**Work required**
Everything from the line containing "casting = outside() - inside()" down to the line containing "before = set(bpy.data.objects)" is to be returned exactly; include both boundary lines and leave out all others.

**Given data**
+===+
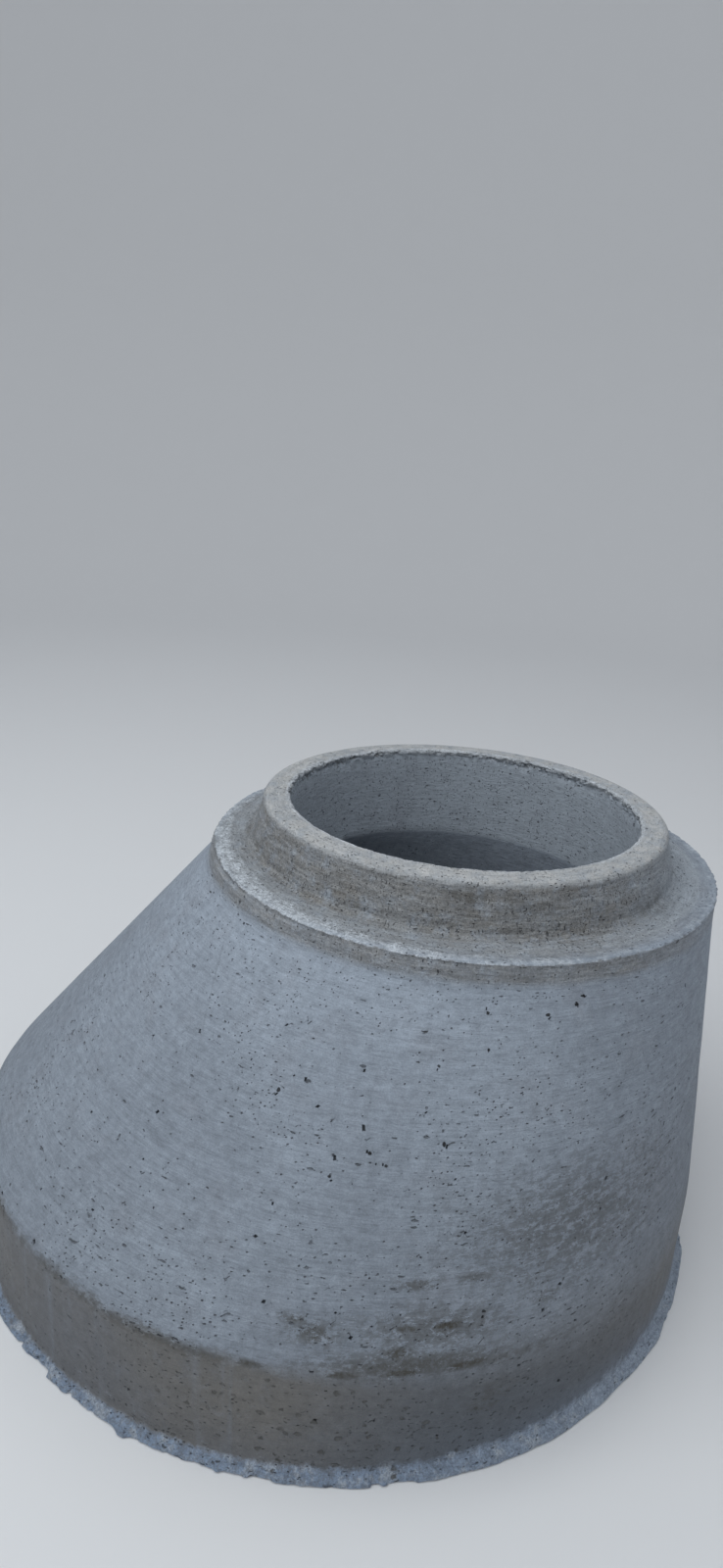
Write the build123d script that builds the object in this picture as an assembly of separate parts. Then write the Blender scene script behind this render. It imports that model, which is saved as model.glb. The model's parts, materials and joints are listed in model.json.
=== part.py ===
from build123d import *
import os

# Eccentric concrete manhole cone, cast as one piece and standing on its wide end.
# Millimetres, +Z up. The origin is the centre of the base circle, on the floor.
# The plumb side of the cone faces +X.

# Clear widths of the inside: the access opening above and the chamber below
opening_diameter = 600
chamber_diameter = 1000

# Walls and ledges, measured across
neck_wall = 50
ledge_width = 82.5
base_wall = 120
flash_reach = 17

# Heights, each of its own stretch of the outside, from the floor up
base_band_height = 175
taper_height = 425
rim_band_height = 35
neck_height = 80
flash_thickness = 10

# Heights of the inside: the bore from the top down, the chamber's straight wall
opening_depth = 175
chamber_band_height = 100

# Rebate under the base that seats on the spigot of the ring below
ring_spigot_wall = 52
ring_spigot_height = 72
socket_clearance = 3

# Edges
neck_foot_radius = 24
neck_lip_radius = 10
opening_edge_radius = 5
shoulder_edge_radius = 3
socket_seat_radius = 4
socket_mouth_chamfer = 8
flash_edge_radius = 4

# Outer diameters worked out from the clear widths and the walls
base_diameter = chamber_diameter + 2 * base_wall
flash_diameter = base_diameter + 2 * flash_reach
neck_diameter = opening_diameter + 2 * neck_wall
shoulder_diameter = neck_diameter + 2 * ledge_width
socket_diameter = chamber_diameter + 2 * (ring_spigot_wall + socket_clearance)

# Levels above the floor
taper_foot = base_band_height
taper_head = taper_foot + taper_height
shoulder_level = taper_head + rim_band_height
top_level = shoulder_level + neck_height
opening_foot = top_level - opening_depth
socket_seat = ring_spigot_height + socket_clearance
chamber_head = socket_seat + chamber_band_height

# The outside is plumb along +X, where the base and the shoulder are flush
neck_offset = (base_diameter - shoulder_diameter) / 2

standing = (Align.CENTER, Align.CENTER, Align.MIN)


def drum(diameter, low, high, offset=0.0):
    return Pos(offset, 0, low) * Cylinder(diameter / 2, high - low, align=standing)


def leaning_cone(low_diameter, low, high_diameter, high):
    """A cone that runs from a circle over the base to a circle under the neck."""
    wide_end = Pos(0, 0, low) * Circle(low_diameter / 2)
    narrow_end = Pos(neck_offset, 0, high) * Circle(high_diameter / 2)
    return loft([wide_end, narrow_end], ruled=True)


def round_edges(solid, diameter, level):
    """The circular edges of a given diameter at a given height."""
    return [
        edge
        for edge in solid.edges().filter_by(GeomType.CIRCLE)
        if abs(2 * edge.radius - diameter) < 0.01 and abs(edge.arc_center.Z - level) < 0.01
    ]


def outside():
    body = drum(base_diameter, 0, taper_foot)
    body += leaning_cone(base_diameter, taper_foot, shoulder_diameter, taper_head)
    body += drum(shoulder_diameter, taper_head, shoulder_level, neck_offset)
    body += drum(neck_diameter, shoulder_level, top_level, neck_offset)
    body += drum(flash_diameter, 0, flash_thickness)
    body = fillet(round_edges(body, neck_diameter, shoulder_level), neck_foot_radius)
    body = fillet(round_edges(body, neck_diameter, top_level), neck_lip_radius)
    body = fillet(round_edges(body, shoulder_diameter, shoulder_level), shoulder_edge_radius)
    return fillet(round_edges(body, flash_diameter, flash_thickness), flash_edge_radius)


def inside():
    hollow = drum(opening_diameter, opening_foot, top_level, neck_offset)
    hollow += leaning_cone(chamber_diameter, chamber_head, opening_diameter, opening_foot)
    hollow += drum(chamber_diameter, socket_seat, chamber_head)
    return hollow + drum(socket_diameter, 0, socket_seat)


casting = outside() - inside()
casting = fillet(round_edges(casting, opening_diameter, top_level), opening_edge_radius)
casting = fillet(round_edges(casting, socket_diameter, socket_seat), socket_seat_radius)
casting = chamfer(round_edges(casting, socket_diameter, 0), socket_mouth_chamfer)

os.makedirs("parts", exist_ok=True)
export_step(casting, "parts/cone_casting.step")

print("base", base_diameter, "shoulder", shoulder_diameter, "neck", neck_diameter)
print("height", top_level, "offset", neck_offset, "litres", round(casting.volume / 1e6, 2))
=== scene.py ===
import json
import math
import random
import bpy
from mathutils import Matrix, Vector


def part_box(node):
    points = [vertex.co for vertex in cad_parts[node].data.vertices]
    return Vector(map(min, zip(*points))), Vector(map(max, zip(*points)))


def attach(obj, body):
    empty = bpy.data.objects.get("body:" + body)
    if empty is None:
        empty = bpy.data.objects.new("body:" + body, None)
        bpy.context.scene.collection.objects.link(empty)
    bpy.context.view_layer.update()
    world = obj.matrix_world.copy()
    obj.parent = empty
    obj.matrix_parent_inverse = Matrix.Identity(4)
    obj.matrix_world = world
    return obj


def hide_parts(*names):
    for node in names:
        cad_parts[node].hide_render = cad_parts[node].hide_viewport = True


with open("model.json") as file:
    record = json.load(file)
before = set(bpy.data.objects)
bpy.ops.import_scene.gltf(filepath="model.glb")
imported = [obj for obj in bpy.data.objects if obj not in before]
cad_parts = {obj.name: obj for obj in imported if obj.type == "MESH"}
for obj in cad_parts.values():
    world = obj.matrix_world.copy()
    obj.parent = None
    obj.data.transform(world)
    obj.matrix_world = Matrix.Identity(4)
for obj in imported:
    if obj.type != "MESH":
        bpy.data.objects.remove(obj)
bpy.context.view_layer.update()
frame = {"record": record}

from types import SimpleNamespace

import bpy
from mathutils import Matrix, Vector, noise

mounts = {mount["name"]: mount for mount in frame["record"]["mounts"]}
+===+
**Full response**
casting = outside() - inside()
casting = fillet(round_edges(casting, opening_diameter, top_level), opening_edge_radius)
casting = fillet(round_edges(casting, socket_diameter, socket_seat), socket_seat_radius)
casting = chamfer(round_edges(casting, socket_diameter, 0), socket_mouth_chamfer)

os.makedirs("parts", exist_ok=True)
export_step(casting, "parts/cone_casting.step")

print("base", base_diameter, "shoulder", shoulder_diameter, "neck", neck_diameter)
print("height", top_level, "offset", neck_offset, "litres", round(casting.volume / 1e6, 2))
=== scene.py ===
import json
import math
import random
import bpy
from mathutils import Matrix, Vector


def part_box(node):
    points = [vertex.co for vertex in cad_parts[node].data.vertices]
    return Vector(map(min, zip(*points))), Vector(map(max, zip(*points)))


def attach(obj, body):
    empty = bpy.data.objects.get("body:" + body)
    if empty is None:
        empty = bpy.data.objects.new("body:" + body, None)
        bpy.context.scene.collection.objects.link(empty)
    bpy.context.view_layer.update()
    world = obj.matrix_world.copy()
    obj.parent = empty
    obj.matrix_parent_inverse = Matrix.Identity(4)
    obj.matrix_world = world
    return obj


def hide_parts(*names):
    for node in names:
        cad_parts[node].hide_render = cad_parts[node].hide_viewport = True


with open("model.json") as file:
    record = json.load(file)
before = set(bpy.data.objects)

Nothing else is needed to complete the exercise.